Di solito, i monaci (di tutte le
religioni) vivono in luoghi isolati e chiusi, magari in monasteri cinti da mura
che li devono difendere dall’esterno. Ma ricorrono anche a difese interiori:
per esempio, non guardare le donne.
Tutte queste mura, esteriori e
interiori, ci dicono chiaramente che ci si vuole separare dagli altri, dal
contesto, e da emozioni e passioni. Quest’ultima cosa è già più difficile,
anche perché non esistono solo i desideri e i bisogni sentimentali, affettivi e
sessuali.
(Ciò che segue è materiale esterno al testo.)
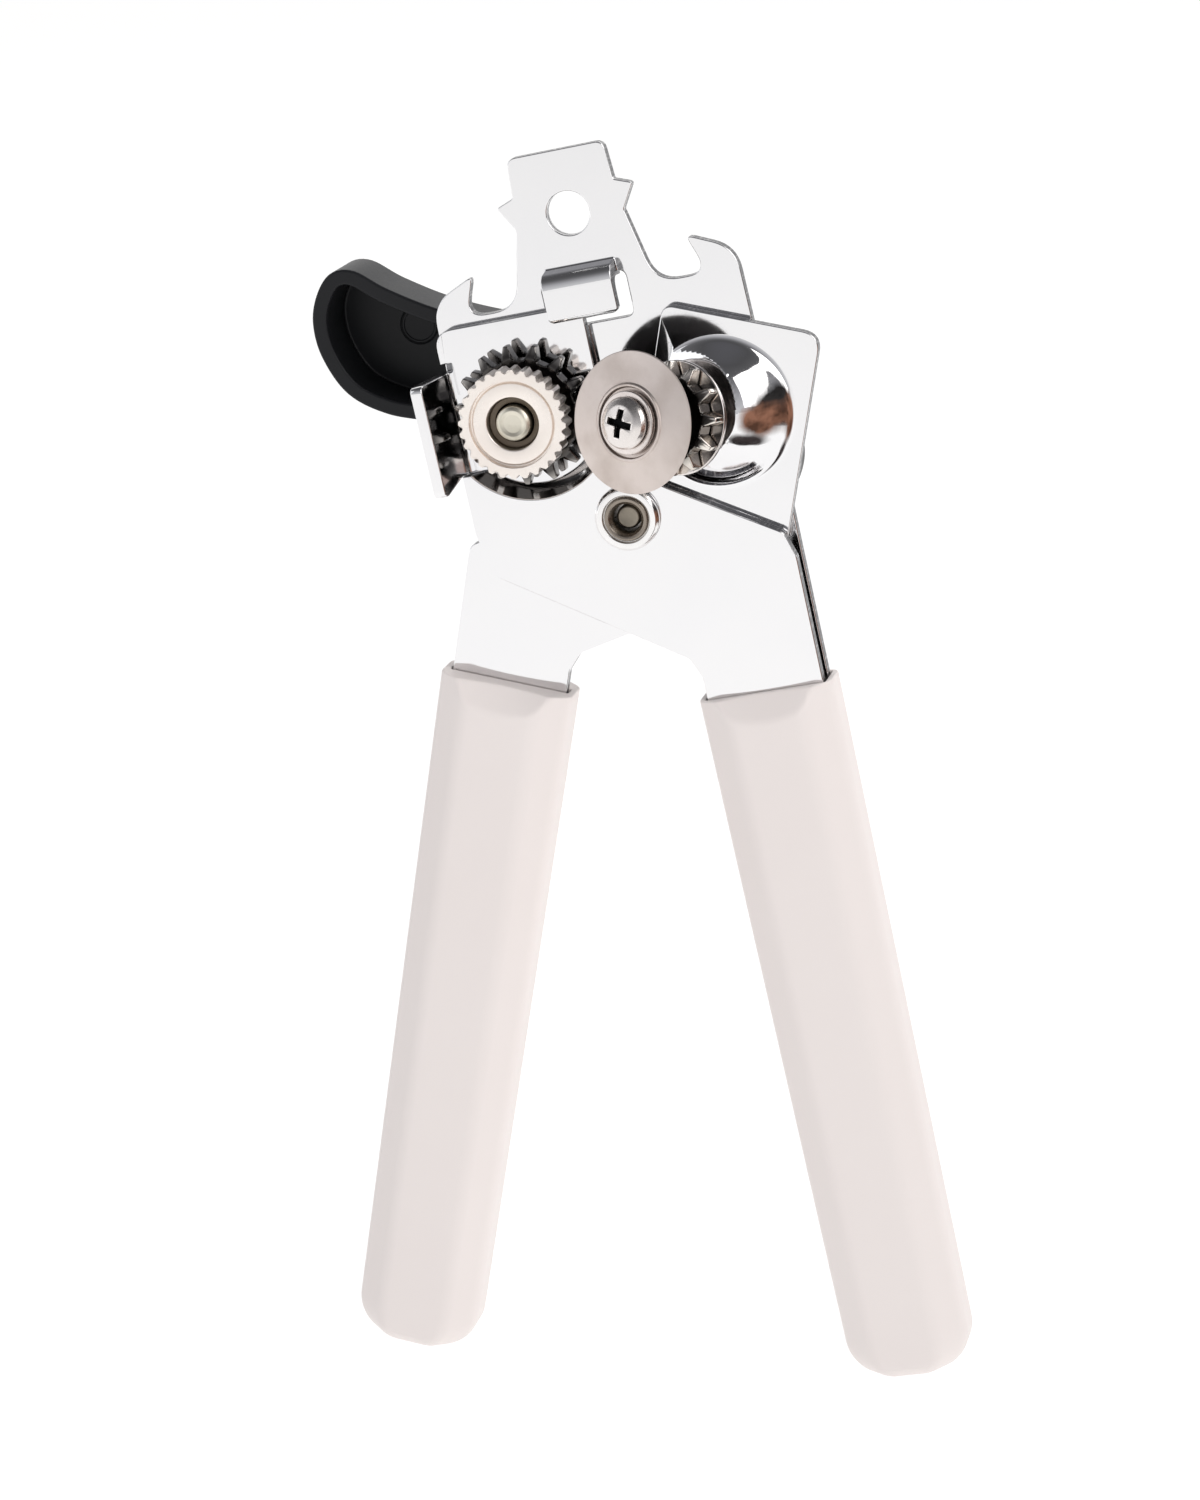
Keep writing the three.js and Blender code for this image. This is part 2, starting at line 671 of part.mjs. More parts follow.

Esistono passioni ben più pericolose: l’avidità, l’ambizione, l’indifferenza,
l’aridità, il voler essere primi, il considerarsi superiori agli altri, il
conformismo, la paura, ecc.
L’aspetto più grave di questo
approccio spiritual-religioso è che si finisce per vivere meno, per tagliare parti
essenziali e vitali di sé, per restare infantili, per non crescere. Uomini irrealizzati,
irrisolti.
È giusto difendersi da passioni
inutili e devastanti (il gioco d’azzardo, la dipendenza, il tifo sportivo, il
desiderio di essere potenti, ecc.), ma è sbagliato rinunciare a vivere per
trovare Dio o l’Assoluto. L’Assoluto si trova nell’interezza dell’uomo, non in
qualche parte separata.
Per chi crede nella legge del karma,
questi individui dovranno tornare a fare quello che non hanno fatto in questa
vita. In cielo non vogliono mezzi uomini, uomini mutilati.